▸ Aim
Quote exactly, and only, the lines from the one with "# The recess" down to the one with "before = set(bpy.data.objects)", both included.

▸ Source material
..............................

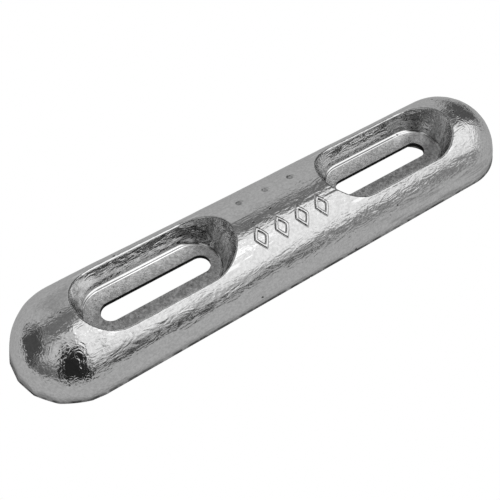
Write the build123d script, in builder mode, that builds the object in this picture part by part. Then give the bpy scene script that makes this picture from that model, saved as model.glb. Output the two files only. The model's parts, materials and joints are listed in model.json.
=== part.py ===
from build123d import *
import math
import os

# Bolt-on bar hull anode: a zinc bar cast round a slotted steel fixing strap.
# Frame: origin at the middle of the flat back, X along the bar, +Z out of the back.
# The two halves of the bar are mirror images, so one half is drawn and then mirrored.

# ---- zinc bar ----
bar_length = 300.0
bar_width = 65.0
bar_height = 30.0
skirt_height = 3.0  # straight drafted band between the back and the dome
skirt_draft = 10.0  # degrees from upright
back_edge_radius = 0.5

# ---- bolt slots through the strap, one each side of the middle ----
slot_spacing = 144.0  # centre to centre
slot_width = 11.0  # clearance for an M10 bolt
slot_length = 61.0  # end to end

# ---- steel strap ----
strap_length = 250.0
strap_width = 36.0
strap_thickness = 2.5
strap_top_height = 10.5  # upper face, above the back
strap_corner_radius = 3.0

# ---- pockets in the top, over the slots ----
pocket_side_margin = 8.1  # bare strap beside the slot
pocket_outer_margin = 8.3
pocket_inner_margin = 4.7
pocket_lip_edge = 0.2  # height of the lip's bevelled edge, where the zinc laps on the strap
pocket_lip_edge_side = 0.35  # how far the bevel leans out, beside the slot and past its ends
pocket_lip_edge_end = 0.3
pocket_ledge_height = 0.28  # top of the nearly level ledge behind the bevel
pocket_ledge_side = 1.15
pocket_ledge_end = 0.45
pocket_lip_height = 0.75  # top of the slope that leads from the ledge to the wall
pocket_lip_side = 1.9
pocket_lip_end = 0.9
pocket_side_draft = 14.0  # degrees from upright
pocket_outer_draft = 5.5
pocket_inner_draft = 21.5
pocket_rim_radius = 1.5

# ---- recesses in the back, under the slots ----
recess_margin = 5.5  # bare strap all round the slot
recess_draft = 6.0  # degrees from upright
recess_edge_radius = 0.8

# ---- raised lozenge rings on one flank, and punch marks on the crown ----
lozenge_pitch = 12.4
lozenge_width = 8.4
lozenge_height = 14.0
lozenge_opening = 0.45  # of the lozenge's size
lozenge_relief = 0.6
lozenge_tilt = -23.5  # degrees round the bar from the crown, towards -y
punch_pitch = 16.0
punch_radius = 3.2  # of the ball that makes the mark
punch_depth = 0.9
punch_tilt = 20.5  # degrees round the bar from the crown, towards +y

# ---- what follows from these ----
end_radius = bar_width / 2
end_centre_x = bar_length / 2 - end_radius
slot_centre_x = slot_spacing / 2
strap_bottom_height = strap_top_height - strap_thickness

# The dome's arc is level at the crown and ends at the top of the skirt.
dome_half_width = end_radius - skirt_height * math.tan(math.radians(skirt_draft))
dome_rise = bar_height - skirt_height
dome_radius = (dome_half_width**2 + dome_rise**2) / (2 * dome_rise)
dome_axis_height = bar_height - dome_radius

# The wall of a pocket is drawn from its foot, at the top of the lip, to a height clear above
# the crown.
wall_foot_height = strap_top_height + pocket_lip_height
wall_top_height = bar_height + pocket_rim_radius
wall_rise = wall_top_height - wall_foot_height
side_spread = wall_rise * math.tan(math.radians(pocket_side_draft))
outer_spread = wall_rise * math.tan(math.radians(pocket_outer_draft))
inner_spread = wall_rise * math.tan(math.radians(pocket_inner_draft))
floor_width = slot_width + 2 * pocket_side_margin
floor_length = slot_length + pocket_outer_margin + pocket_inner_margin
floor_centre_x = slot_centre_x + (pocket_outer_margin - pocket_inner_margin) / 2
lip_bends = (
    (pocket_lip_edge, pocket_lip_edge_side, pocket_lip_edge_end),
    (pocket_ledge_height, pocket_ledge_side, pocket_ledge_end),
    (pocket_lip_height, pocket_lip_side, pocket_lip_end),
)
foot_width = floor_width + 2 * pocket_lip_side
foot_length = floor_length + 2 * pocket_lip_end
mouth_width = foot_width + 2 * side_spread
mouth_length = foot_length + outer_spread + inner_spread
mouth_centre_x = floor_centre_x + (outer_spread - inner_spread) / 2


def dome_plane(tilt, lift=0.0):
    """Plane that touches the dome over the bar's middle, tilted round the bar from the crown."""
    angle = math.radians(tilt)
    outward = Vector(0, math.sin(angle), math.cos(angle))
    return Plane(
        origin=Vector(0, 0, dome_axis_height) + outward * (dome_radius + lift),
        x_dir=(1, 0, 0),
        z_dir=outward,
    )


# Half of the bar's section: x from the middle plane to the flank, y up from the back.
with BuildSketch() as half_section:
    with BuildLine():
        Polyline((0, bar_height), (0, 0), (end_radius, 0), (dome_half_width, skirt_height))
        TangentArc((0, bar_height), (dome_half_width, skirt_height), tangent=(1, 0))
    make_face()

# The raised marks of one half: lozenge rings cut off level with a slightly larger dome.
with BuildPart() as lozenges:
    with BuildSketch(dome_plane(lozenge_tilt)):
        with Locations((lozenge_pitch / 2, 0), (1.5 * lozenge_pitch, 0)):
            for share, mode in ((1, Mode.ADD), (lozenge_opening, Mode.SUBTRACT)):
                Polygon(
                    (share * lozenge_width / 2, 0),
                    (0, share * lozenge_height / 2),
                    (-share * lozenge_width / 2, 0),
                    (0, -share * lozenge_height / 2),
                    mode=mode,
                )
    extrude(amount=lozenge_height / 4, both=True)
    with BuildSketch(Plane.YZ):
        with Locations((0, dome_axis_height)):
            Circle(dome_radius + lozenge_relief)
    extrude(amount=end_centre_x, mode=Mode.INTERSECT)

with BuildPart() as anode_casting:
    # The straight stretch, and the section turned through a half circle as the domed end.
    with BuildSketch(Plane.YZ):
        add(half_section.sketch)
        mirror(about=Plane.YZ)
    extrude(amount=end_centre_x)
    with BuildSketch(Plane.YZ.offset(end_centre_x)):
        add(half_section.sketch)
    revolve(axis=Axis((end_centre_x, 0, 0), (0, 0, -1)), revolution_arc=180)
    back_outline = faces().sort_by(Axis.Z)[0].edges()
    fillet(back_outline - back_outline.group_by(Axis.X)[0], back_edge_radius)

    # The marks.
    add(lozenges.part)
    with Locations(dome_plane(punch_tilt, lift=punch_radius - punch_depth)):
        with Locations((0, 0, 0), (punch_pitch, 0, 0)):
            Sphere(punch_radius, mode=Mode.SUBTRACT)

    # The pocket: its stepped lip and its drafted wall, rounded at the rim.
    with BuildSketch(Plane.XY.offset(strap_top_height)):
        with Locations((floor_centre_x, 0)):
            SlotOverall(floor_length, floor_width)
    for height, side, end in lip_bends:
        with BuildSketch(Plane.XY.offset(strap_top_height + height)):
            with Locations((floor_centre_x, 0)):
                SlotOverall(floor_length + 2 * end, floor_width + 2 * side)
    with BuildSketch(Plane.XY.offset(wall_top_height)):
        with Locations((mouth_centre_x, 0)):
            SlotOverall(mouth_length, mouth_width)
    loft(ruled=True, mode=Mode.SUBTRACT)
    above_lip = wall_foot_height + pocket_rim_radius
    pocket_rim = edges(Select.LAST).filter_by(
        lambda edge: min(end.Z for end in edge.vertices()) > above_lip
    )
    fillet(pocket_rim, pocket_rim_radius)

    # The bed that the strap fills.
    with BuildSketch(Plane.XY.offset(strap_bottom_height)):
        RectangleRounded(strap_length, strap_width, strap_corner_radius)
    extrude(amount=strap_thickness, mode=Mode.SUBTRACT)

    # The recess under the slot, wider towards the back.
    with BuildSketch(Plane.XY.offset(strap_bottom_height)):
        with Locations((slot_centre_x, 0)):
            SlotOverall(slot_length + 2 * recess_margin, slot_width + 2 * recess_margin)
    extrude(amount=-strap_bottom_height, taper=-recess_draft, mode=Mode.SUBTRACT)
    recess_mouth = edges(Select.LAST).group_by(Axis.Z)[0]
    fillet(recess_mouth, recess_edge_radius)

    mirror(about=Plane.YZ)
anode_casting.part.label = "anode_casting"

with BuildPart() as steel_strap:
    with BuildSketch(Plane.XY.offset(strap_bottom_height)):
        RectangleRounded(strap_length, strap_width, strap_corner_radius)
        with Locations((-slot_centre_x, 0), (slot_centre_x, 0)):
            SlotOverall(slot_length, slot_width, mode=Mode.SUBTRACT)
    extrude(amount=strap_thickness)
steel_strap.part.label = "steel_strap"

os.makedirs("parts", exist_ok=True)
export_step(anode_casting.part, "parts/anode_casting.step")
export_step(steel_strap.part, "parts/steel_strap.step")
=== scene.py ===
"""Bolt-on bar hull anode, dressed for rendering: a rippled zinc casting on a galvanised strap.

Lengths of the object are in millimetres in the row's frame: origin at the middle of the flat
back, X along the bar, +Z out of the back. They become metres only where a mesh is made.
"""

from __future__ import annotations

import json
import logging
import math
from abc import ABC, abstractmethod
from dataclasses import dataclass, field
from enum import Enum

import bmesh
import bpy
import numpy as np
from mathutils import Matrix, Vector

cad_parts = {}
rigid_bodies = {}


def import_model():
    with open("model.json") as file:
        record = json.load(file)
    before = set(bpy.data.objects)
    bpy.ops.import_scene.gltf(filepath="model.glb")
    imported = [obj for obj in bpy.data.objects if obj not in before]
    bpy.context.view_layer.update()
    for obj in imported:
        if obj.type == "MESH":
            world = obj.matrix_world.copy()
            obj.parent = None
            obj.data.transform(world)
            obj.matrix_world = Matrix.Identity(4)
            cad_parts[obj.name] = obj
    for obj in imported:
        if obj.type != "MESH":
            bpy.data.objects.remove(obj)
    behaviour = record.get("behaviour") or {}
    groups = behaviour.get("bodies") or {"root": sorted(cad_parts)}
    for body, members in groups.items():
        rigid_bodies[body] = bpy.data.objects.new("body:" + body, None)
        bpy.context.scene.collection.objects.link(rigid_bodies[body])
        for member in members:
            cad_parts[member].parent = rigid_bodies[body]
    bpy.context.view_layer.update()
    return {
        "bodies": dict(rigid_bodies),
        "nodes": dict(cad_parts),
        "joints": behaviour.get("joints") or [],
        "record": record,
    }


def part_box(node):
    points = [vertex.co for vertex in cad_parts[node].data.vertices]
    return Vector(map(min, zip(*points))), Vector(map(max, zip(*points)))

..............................

▸ Result of the task
    # The recess under the slot, wider towards the back.
    with BuildSketch(Plane.XY.offset(strap_bottom_height)):
        with Locations((slot_centre_x, 0)):
            SlotOverall(slot_length + 2 * recess_margin, slot_width + 2 * recess_margin)
    extrude(amount=-strap_bottom_height, taper=-recess_draft, mode=Mode.SUBTRACT)
    recess_mouth = edges(Select.LAST).group_by(Axis.Z)[0]
    fillet(recess_mouth, recess_edge_radius)

    mirror(about=Plane.YZ)
anode_casting.part.label = "anode_casting"

with BuildPart() as steel_strap:
    with BuildSketch(Plane.XY.offset(strap_bottom_height)):
        RectangleRounded(strap_length, strap_width, strap_corner_radius)
        with Locations((-slot_centre_x, 0), (slot_centre_x, 0)):
            SlotOverall(slot_length, slot_width, mode=Mode.SUBTRACT)
    extrude(amount=strap_thickness)
steel_strap.part.label = "steel_strap"

os.makedirs("parts", exist_ok=True)
export_step(anode_casting.part, "parts/anode_casting.step")
export_step(steel_strap.part, "parts/steel_strap.step")
=== scene.py ===
"""Bolt-on bar hull anode, dressed for rendering: a rippled zinc casting on a galvanised strap.

Lengths of the object are in millimetres in the row's frame: origin at the middle of the flat
back, X along the bar, +Z out of the back. They become metres only where a mesh is made.
"""

from __future__ import annotations

import json
import logging
import math
from abc import ABC, abstractmethod
from dataclasses import dataclass, field
from enum import Enum

import bmesh
import bpy
import numpy as np
from mathutils import Matrix, Vector

cad_parts = {}
rigid_bodies = {}


def import_model():
    with open("model.json") as file:
        record = json.load(file)
    before = set(bpy.data.objects)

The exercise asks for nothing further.